The Private Client Line is offered by Bank of America Private Bank and not by or through Merrill Lynch, Pierce, Fenner & Smith Incorporated. A decrease in the market value of the pledged securities and other investments may require the deposit of additional funds or the liquidation of some or all of the pledged securities and assets. The Private Client Line is uncommitted, and a complete description of the loan terms can be found within your loan agreement. Please note the following risks associated with securities-based loans:

Securities-based loans and using stock as collateral involve a high degree of risk. The investor should read the loan agreement carefully so he or she understands his or her obligations.

Market conditions can magnify any potential loss.

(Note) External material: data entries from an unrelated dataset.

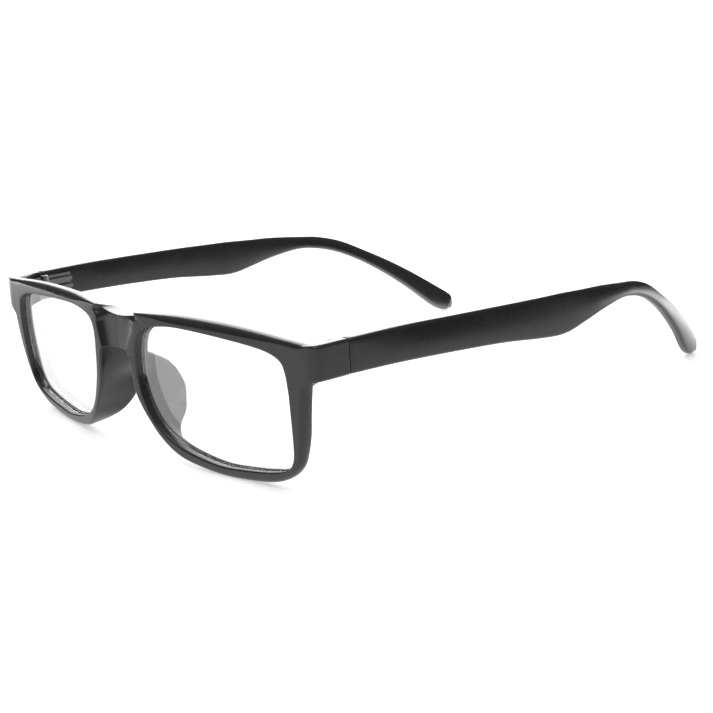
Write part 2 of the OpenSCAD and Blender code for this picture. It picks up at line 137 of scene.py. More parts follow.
def end_profile(a, o, inset):
    """End piece: the face turns the corner and runs straight back to the seam."""
    x = o[0] - inset
    y = face_y(side_x - end_r, o[1])
    inner = inner_x + inset
    path = [[(a[0] + side_x - end_r) / 2, (a[1] + o[1]) / 2, None], [side_x - end_r, o[1], y]]
    path += [[x - 0.3 * end_r, o[1], y + 0.3 * end_r], [x, o[1], y + end_r]]
    path += [[x, o[1], mix(y + end_r, seam_y, 0.6)], [x, o[1], seam_y], [inner, o[1], seam_y]]
    path += [[inner, o[1], face_y(inner_x, o[1]) + rim_t + 0.3]]
    return [[u, v, 0 if y is None else y - face_y(u, v)] for u, v, y in path]


def bridge_profile(a, o, deeper):
    """Bridge: a rounded step down from the rim's face, then a shallow hollow to the middle. Its back
    lies deeper where it runs out into a pad."""
    run = max(a[0] - o[0], 1.5)
    height = (o[1] - bridge_low) / bridge_h
    step_x = nose_x + step_lean * (2 * height - 1)
    top = min((a[0] - step_x) / run, 0.7)
    foot = min((a[0] - step_x + step_run) / run, 0.95)
    p, q, r = mix(a, o, top), mix(a, o, mix(top, foot, 0.35)), mix(a, o, foot)
    back = bridge_recess + bridge_t + deeper
    path = [(p, 0.1), (q, bridge_recess * 0.6), (r, bridge_recess), (o, bridge_recess + 0.2)]
    path += [(o, bridge_recess + bridge_t / 3), (o, bridge_recess + bridge_t * 2 / 3), (o, back)]
    path += [(mix(r, a, 0.1), mix(rim_t, back, 0.6))]
    return [[*place, depth] for place, depth in path]


def pad_profile(a, o, n, w, reach):
    """Nose pad: the rim's nose side runs back into a thin wing, turned out by a splay that falls
    with the height above or below the pad's middle."""
    root_y = face_y(*o) + edge_r
    run = max(pad_reach * reach - root_y, 0.5)
    root = np.array([o[0], o[1], root_y])
    below = pad_mid - o[1]
    lost = splay_lost_below * below if below > 0 else -splay_lost_above * below
    splay = np.radians(pad_splay - lost)
    tip = root + [run * np.tan(splay), 0, run]
    inward = np.array([-n[0], -n[1], 0]) * pad_t
    wing = [root, mix(root, tip, 0.5) - inward * 0.15, tip, tip + inward * 0.7 - [0, 0, 0.3]]
    back = a + n * max(w - pad_t * 1.2, mix(bevel, w, 0.3))
    across = [mix(bevel, w - edge_r, 0.6), w - edge_r, w - 0.3 * edge_r]
    edge = [[*(a + n * u), d] for u, d in zip(across, [0, 0, 0.3 * edge_r])]
    edge += [[u, v, y - face_y(u, v)] for u, v, y in wing]
    return edge + [[*back, rim_t]]


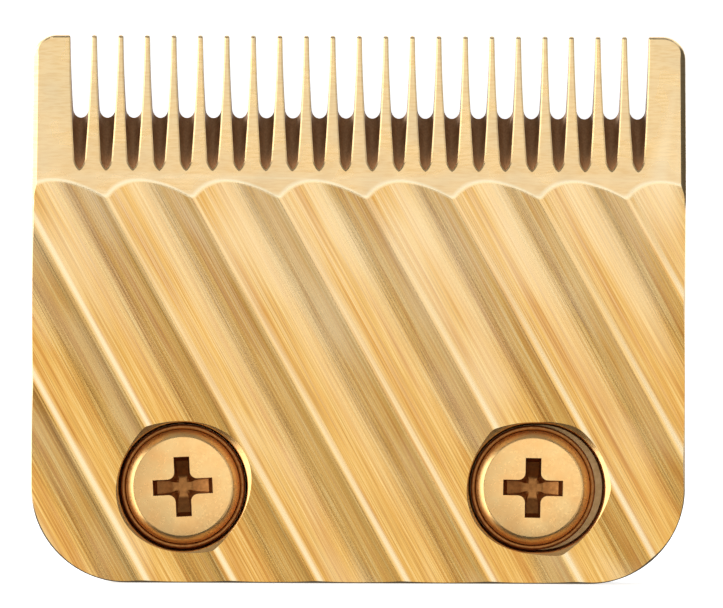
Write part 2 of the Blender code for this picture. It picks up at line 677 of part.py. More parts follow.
def main():
    for obj in list(bpy.data.objects):
        bpy.data.objects.remove(obj)
    gold = material("titanium_gold_steel", (0.80, 0.55, 0.24), 0.3, 1.0)
    screw_gold = material("gold_screw_steel", (0.78, 0.48, 0.18), 0.38, 1.0)
    steel = material("nickel_plated_steel", (0.62, 0.61, 0.58), 0.35, 1.0)
    spring_steel = material("spring_steel", (0.5, 0.5, 0.52), 0.3, 1.0)
    cutter_steel = material("carbon_coated_steel", (0.07, 0.07, 0.08), 0.35, 1.0)
    nylon = material("glass_filled_nylon", (0.03, 0.03, 0.033), 0.6, 0.0)
    acetal = material("white_acetal", (0.82, 0.81, 0.77), 0.45, 0.0)
    brass = material("brass", (0.75, 0.56, 0.25), 0.35, 1.0)

    make_fixed_blade(gold)
    make_carrier(steel)
    make_base(nylon)
    make_cutter(cutter_steel)
    make_yoke(nylon)
    make_rail(acetal)
    make_taper_pin(steel)
    turns = {-1: math.radians(3), 1: math.radians(-1)}
    for side, word in ((-1, "left"), (1, "right")):
        make_clamp_screw(word, side, turns[side], screw_gold)
        x = side * CLAMP_X
        washer_y = COUNTERBORE_FLOOR_Y - FIT - WASHER_THICKNESS
        washer = ((SCREW_R + 0.2, WASHER_R), washer_y, WASHER_THICKNESS)
        make_ring(f"clamp_washer_{word}", x, CLAMP_Z, *washer, screw_gold)
        nut_depth = CARRIER_REAR_Y - CARRIER_FRONT_Y - 2 * FIT
        nut = ((SCREW_R + RUN, NUT_R), CARRIER_FRONT_Y + FIT, nut_depth)
        make_ring(f"clamp_nut_{word}", x, CLAMP_Z, *nut, steel)
        insert_depth = SEAT_Y - BASE_FRONT_Y - 2 * FIT
        insert = ((1.25, INSERT_R), BASE_FRONT_Y + FIT, insert_depth)
        make_ring(f"mount_insert_{word}", side * INSERT_X, INSERT_Z, *insert, brass)
        make_guide_pin(word, side, steel)
        make_spring(word, side, spring_steel)
        make_spring_screw(word, side, steel)
        make_rivet(word, side, steel)


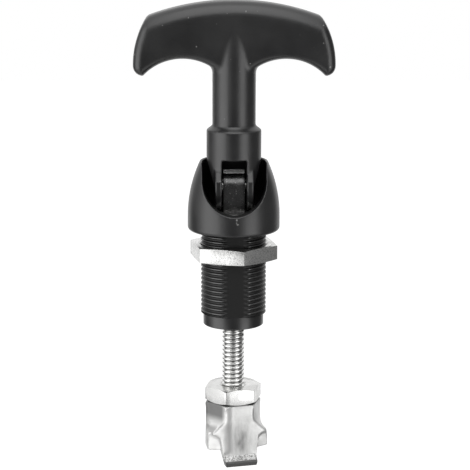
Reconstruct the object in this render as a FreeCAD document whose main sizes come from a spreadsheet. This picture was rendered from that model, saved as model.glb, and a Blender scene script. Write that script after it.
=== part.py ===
import FreeCAD, Part
import math
import os
import re
import PartDesign
import Sketcher

# T-handle compression latch, in millimetres.
# The origin is on the axis at the panel's face: the hood and handle stand above it
# in +Z, the barrel, rod and pawl hang below it, and the handle folds towards -Y.

SIZES = {
    # Handle, with heights counted up from the pivot pin
    "grip_width": 55.4,
    "grip_base": 30.9,
    "grip_base_depth": 9.2,
    "crown_overhang": 1.0,
    "grip_edge": 4.2,
    "grip_end_edge": 2.4,
    "corner_height": 16.2,
    "corner_inset": 4.0,
    "crown_radius": 68.0,
    "end_radius": 24.0,
    "tip_radius": 2.75,
    "arch_radius": 14.7,
    "arch_foot": 3.5,
    "arch_foot_rise": 0.15,
    "stem_diameter": 12.0,
    "stem_fillet": 3.0,
    "shoulder_height": 15.8,
    "shoulder_slope": 1.2,
    "fork_diameter": 15.2,
    "slot_height": 8.0,
    "cheek_width": 10.6,
    "cheek_taper": 8.0,
    # Cam on the cheeks: distance from the pin to the washer, raised, and its gain when folded
    "cam_low": 6.6,
    "cam_lift": 2.0,
    "cam_flat": 1.2,
    "cam_blend": 3.4,
    "cam_gap": 0.1,
    # Pivot
    "pin_diameter": 3.2,
    "pin_fit": 0.04,
    "pin_play": 0.05,
    "pin_inset": 0.2,
    "tang_width": 6.0,
    "tang_depth": 9.0,
    "tang_side_gap": 0.45,
    "slide_gap": 0.1,
    # Hood
    "hood_skirt": 1.75,
    "hood_top": 19.7,
    "hood_belly": 4.1,
    "hood_rim_wall": 0.6,
    "hood_fork_gap": 1.15,
    "hood_floor": 4.6,
    "hood_lift": 0.15,
    "hem_radius": 1.0,
    "mouth_radius": 8.8,
    "mouth_floor": 5.9,
    # Thrust washer
    "washer_thickness": 1.2,
    "washer_gap": 0.35,
    # Barrel
    "flange_rim": 1.85,
    "flange_thickness": 1.5,
    "neck_diameter": 14.0,
    "neck_height": 1.1,
    "well_diameter": 11.3,
    "well_depth": 1.6,
    "barrel_diameter": 18.3,
    "flat_depth": 0.8,
    "barrel_turn": 3.0,
    "thread_length": 23.4,
    "pilot_step": 0.7,
    "pilot_length": 3.5,
    "pilot_chamfer": 0.7,
    "chamber_share": 0.466,
    "chamber_top": 5.6,
    "turn_gap": 0.05,
    # Seal in the barrel's bearing
    "seal_section": 1.45,
    "seal_height": 3.55,
    "seal_groove": 1.7,
    "seal_groove_depth": 1.6,
    # Shaft
    "collar_diameter": 8.0,
    "collar_top": 1.3,
    "collar_length": 7.6,
    "rod_diameter": 6.35,
    "rod_end": 59.4,
    "rod_chamfer": 0.8,
    "ring_groove_diameter": 5.2,
    # Spring and what carries it
    "spring_gap": 0.6,
    "spring_wire": 1.1,
    "spring_turns": 5.0,
    "seat_gap": 0.5,
    "seat_thickness": 0.9,
    "ring_thickness": 0.8,
    "ring_diameter": 9.8,
    "ring_mouth": 3.6,
    "bush_length": 4.4,
    "bush_inset": 0.6,
    # Nuts
    "panel_nut_wall": 1.875,
    "panel_nut_thickness": 4.25,
    "panel_nut_top": 3.58,
    "panel_nut_turn": -18.3,
    "panel_nut_slope": 0.12,
    "jam_nut_flats": 14.2,
    "jam_nut_thickness": 4.4,
    "jam_nut_top": 44.83,
    "jam_nut_slope": 0.5,
    "nut_play": 0.03,
    "countersink": 0.7,
    # Pawl, in its own frame with the toe towards -Y, heights counted down from its top
    "pawl_turn": 14.0,
    "boss_height": 10.4,
    "ear_top": 8.0,
    "ear_bottom": 13.0,
    "ear_width": 17.5,
    "ear_front": 5.2,
    "ear_rear": 4.0,
    "ear_back": 3.6,
    "ear_back_width": 12.4,
    "ear_cheek": 5.8,
    "foot_front": 6.4,
    "brow_top": 4.6,
    "nose_face": 7.35,
    "nose_root": 4.0,
    "nose_waist": 11.4,
    "nose_waist_height": 9.3,
    "toe_width": 8.9,
    "toe_reach": 9.8,
    "ledge_top": 14.6,
    "ledge_bottom": 16.0,
    "ledge_root": 7.6,
    "toe_bottom": 17.3,
    "toe_undercut": 0.4,
    "toe_heel": 7.0,
    "nose_back": 2.0,
    "tap_depth": 11.6,
    # How far cuts run on past the surfaces that they open
    "through": 1.0,
}

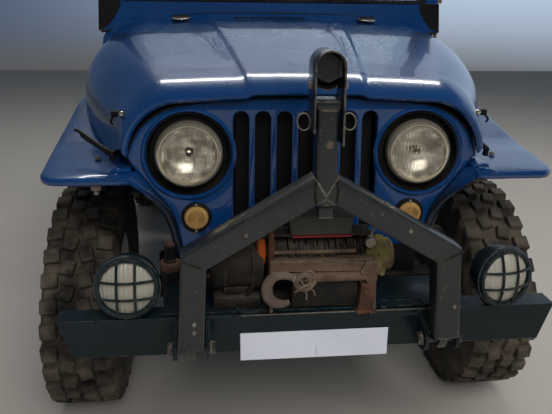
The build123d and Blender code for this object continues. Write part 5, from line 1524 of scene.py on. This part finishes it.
def cowlHeight(x):
    # the hood's rear section: flat top, then the shoulder's quarter circle
    half, crown, radius = hoodSettings["widths"][-1][1:]
    top, flat = hoodSettings["profile"][-1][1], half - radius
    beyond = np.maximum(np.abs(x) - flat, 0)
    return top - crown * np.minimum(np.abs(x) / flat, 1) ** 2 - radius + np.sqrt(radius ** 2 - beyond ** 2)


def cowlStripPart():
    # strip that climbs from the hood's rear edge to the windshield's foot, section by section across the body
    rings = []
    share = np.linspace(0, 1, 8)
    for x in np.linspace(-722, 722, 81):
        base = float(cowlHeight(x))
        rise = 25 + 40 * np.interp(abs(x), (600, 700), (0, 1))
        y = np.concatenate([508 + 50 * share, [558, 508]])
        z = np.concatenate([base + 1.5 + rise * share ** 1.25, [base - 14, base - 14]])
        rings.append(np.column_stack([np.full(len(y), x), y, z]))
    return ringLoft(rings)


def footSealPart():
    line = mirroredLine(smoothPath(windshieldSettings["foot"], 6))
    path = np.stack([line[:, 0], 0 * line[:, 0] + windshieldSettings["y"] - 9, line[:, 1] - 1], -1)
    path = path[np.abs(path[:, 0]) < 728]
    path = path[np.argsort(path[:, 0])]
    return leaned(sweptPart(path, circleProfile(6.5, 10), (0, 1, 0)))


addPiece("cowl_strip", cowlStripPart(), bluePaint, "chassis", slotName="blue_paint")
# flat black strip on the cowl behind the hood: its black is painted shade of the slot's depth
addPiece("cowl_slot_shade", roundBox((-172, 132), (521, 534), (1310, 1322.5), 2), blackPlastic, "chassis",
         slotName="black_plastic")
addPiece("foot_seal", footSealPart(), sealRubber, "windshield", slotName="black_plastic")
given = windshieldSettings
gusset = platePoly(given["corners"], (given["y"] - 17, given["y"] - 11.5), 1)
addMesh("windshield_panel", windshieldMesh(), bluePaint, "windshield", ["windshield_frame"])
addPiece("windshield_seal", windowSeal(), sealRubber, "windshield", slotName="black_plastic")
addPiece("windshield_corners", leaned(joined(gusset, mirrored(gusset))), blackSteel, "windshield",
         slotName="black_steel")
addPiece("wipers", leaned(joined(wiperPart(-330), wiperPart(250))), blackPlastic, "windshield",
         slotName="black_plastic")
hinges = [joined(turnedPart([(0, x - 30), (11, x - 30), (11, x + 30), (0, x + 30)], (0, given["y"], given["hingeZ"]),
                            "X", 20)) for x in (-620, 620)]
addPiece("windshield_hinges", joined(*hinges), blackSteel, "windshield", slotName="black_steel")
print("windshield made")

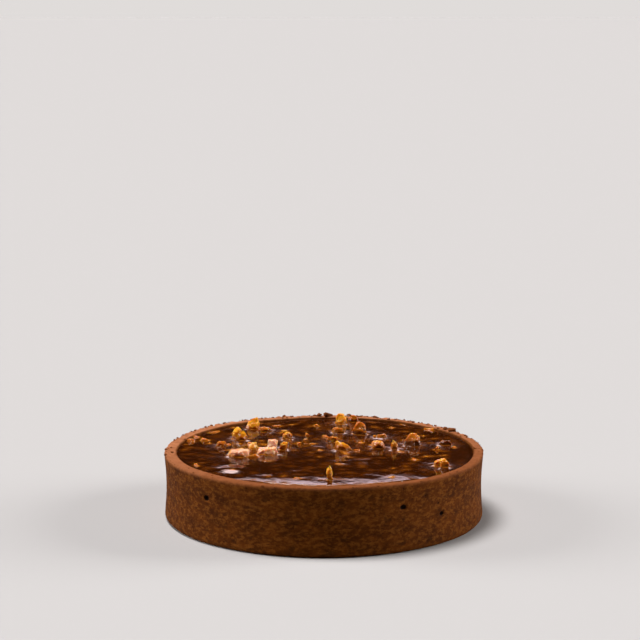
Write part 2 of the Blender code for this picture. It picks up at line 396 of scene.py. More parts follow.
def pastry_material():
    material, tree, shader = new_material("cocoa_pastry", Roughness=0.8, Specular_IOR_Level=0.05)
    place = tree.nodes.new("ShaderNodeTexCoord").outputs["Object"]
    layered = add(tree, "ShaderNodeVectorMath", {0: place, 1: (1.0, 1.0, 1.7)}, operation="MULTIPLY").outputs[0]
    patches = between(tree, noise(tree, layered, 7 * MM, 3.0, 0.6), 0.30, 0.70)
    grain = between(tree, noise(tree, layered, 1.9 * MM, 4.0, 0.7), 0.42, 0.66)
    specks = between(tree, noise(tree, layered, 0.9 * MM, 3.0, 0.7), 0.56, 0.66)
    colour = mix_colour(tree, patches, PASTRY_DARK, PASTRY_MID)
    colour = mix_colour(tree, maths(tree, "MULTIPLY", grain, 0.52), colour, PASTRY_PALE)
    colour = mix_colour(tree, maths(tree, "MULTIPLY", specks, 0.8), colour, PASTRY_DARK)
    hollows = between(tree, noise(tree, layered, 3.2 * MM, 2.0), 0.58, 0.70)
    colour = mix_colour(tree, maths(tree, "MULTIPLY", hollows, 0.6), colour, PASTRY_HOLLOW)
    # Painted shade: by its mark the rim top darkens towards the front and right; the same darker colour also gives
    # random baked patches below and the crumbs' own tone
    rim_colour = mix_colour(tree, attribute(tree, "toasted"), PASTRY_RIM, PASTRY_TOAST_AND_SHADE)
    rim_colour = mix_colour(tree, maths(tree, "MULTIPLY", specks, 0.35), rim_colour, PASTRY_MID)
    baked = between(tree, noise(tree, place, 3.2 * MM, 3.0, 0.6), 0.5, 0.66)
    rim_colour = mix_colour(tree, maths(tree, "MULTIPLY", baked, 0.5), rim_colour, PASTRY_TOAST_AND_SHADE)
    # The rim colour over the wall: partly the drier cut top, partly painted light for the sheen on the lit top
    share = maths(tree, "MULTIPLY_ADD", grain, 0.22, 0.78)
    colour = mix_colour(tree, maths(tree, "MULTIPLY", attribute(tree, "rim"), share), colour, rim_colour)
    # Painted shade: the pits and burst holes are darkened by their depth
    pit = between(tree, attribute(tree, "pit"), 0.15, 1.1)
    colour = mix_colour(tree, pit, colour, PASTRY_PIT_SHADE)
    tree.links.new(colour, shader.inputs["Base Color"])
    crumb = noise(tree, place, 0.5 * MM, 4.0, 0.65)
    bump = add(tree, "ShaderNodeBump", {"Strength": 0.7, "Distance": 0.2 * MM, "Height": crumb})
    tree.links.new(bump.outputs[0], shader.inputs["Normal"])
    return material


pastry = pastry_material()
shell_points, shell_faces, shell_where = turned_shell()
shell = new_piece("pastry_shell", shell_points, shell_faces)
shell_r, shell_z = shell_where.T
on_outside = np.clip((shell_r - (ROUND_OUTER - FOOT_ROUND - 3 * MM)) / (2 * MM), 0, 1)
on_rim = np.clip((shell_z - (RIM_TOP - 3 * MM)) / (1 * MM), 0, 1)
mark(shell, "shown", np.maximum(on_outside, on_rim) * np.clip((shell_z + 0.4 * MM) / (1 * MM), 0, 1))
corner_distance = np.hypot(shell_r - (ROUND_OUTER - 0.2 * MM), shell_z - (RIM_TOP - 0.2 * MM))
shell_angle = np.arctan2(shell_points[:, 1], shell_points[:, 0])
at_back = 0.55 + 0.45 * np.sin(shell_angle)
mark(shell, "edge", np.exp(-((corner_distance / (0.8 * MM)) ** 2)) * at_back)
# The rim mark: the top is paler, partly for its drier cut crumb and partly as painted light for the sheen on its lit
# top; the inner side under the rim keeps little of it, as painted shade
pale_top_and_sheen = np.clip((shell_z - (RIM_TOP - 1.4 * MM)) / (1.3 * MM), 0, 1) ** 1.5
mark(shell, "rim", pale_top_and_sheen * np.clip((shell_r - ROUND_INNER) / RIM_INNER_ROUND, 0.1, 1))
# Painted shade: the rim top is darker towards the front and right, none at the back and back-left, as if lit from the
# back-left
mark(shell, "toasted", np.clip(0.45 - 0.75 * np.sin(shell_angle - 0.35), 0, 1))
hole_depth = np.zeros(len(shell_points))
for degrees, height, half_width, depth in AIR_HOLES:
    sideways = (shell_angle - math.radians(degrees) + math.pi) % math.tau - math.pi
    away = np.hypot(sideways * ROUND_OUTER / 1.5, shell_points[:, 2] - height) / half_width
    on_wall = shell_r > ROUND_OUTER - FOOT_ROUND
    hole_depth += depth * np.clip(1.15 - away**2, 0, 1) * on_wall
mark(shell, "holes", hole_depth)
shape_with(shell, baked_crumb_tree(), Material=pastry)
shell.data.shade_smooth()
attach(shell, "root")
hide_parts("crust")


# The chopped nuts. Roasted nuts are broken into pieces with flat faces and rounded edges, stirred
# into warm caramel and left standing in it. Each large piece is the frame's own, with its edges
# worn and its faces made uneven.

# Each large piece's own look: its tint (0 is a pale inner face, 1 a golden one, 2 a deep roasted
# one) and how far up in mm the caramel coats it
NUT_LOOKS = {
    "nut_01": (1.15, -0.1), "nut_02": (1.35, 0.1), "nut_03": (0.9, 0.6), "nut_04": (1.1, 0.5),
    "nut_05": (0.35, -0.7), "nut_06": (1.0, -0.2), "nut_07": (0.1, -0.7), "nut_08": (0.8, 0.3),
    "nut_09": (1.15, -0.6), "nut_10": (2.1, 0.8), "nut_11": (1.5, 0.5), "nut_12": (1.2, 0.5),
    "nut_13": (1.7, 0.2), "nut_14": (1.5, 0.4), "nut_15": (1.2, 0.5), "nut_16": (2.0, 1.3),
    "nut_17": (1.3, 0.4), "nut_18": (1.3, 0.2), "nut_19": (1.8, 1.2), "nut_20": (1.6, 0.3),
    "nut_21": (1.2, 0.2), "nut_22": (2.2, 0.6), "nut_23": (0.1, -0.4),
}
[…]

If the market turns against the investor, he or she may be required to deposit additional securities and/or cash in the account.

The securities in the account may be sold in the event that the collateral is deemed insufficient for the level of borrowing, and the bank can sell investors’ securities without contacting them.

Some or all of the securities pledged as collateral may be sold at prices higher than what it initially cost the investor to acquire the securities. If that happens, the investor may suffer adverse tax consequences. The investor should consult a tax advisor in order to fully understand the tax implications associated with pledging securities as loan collateral.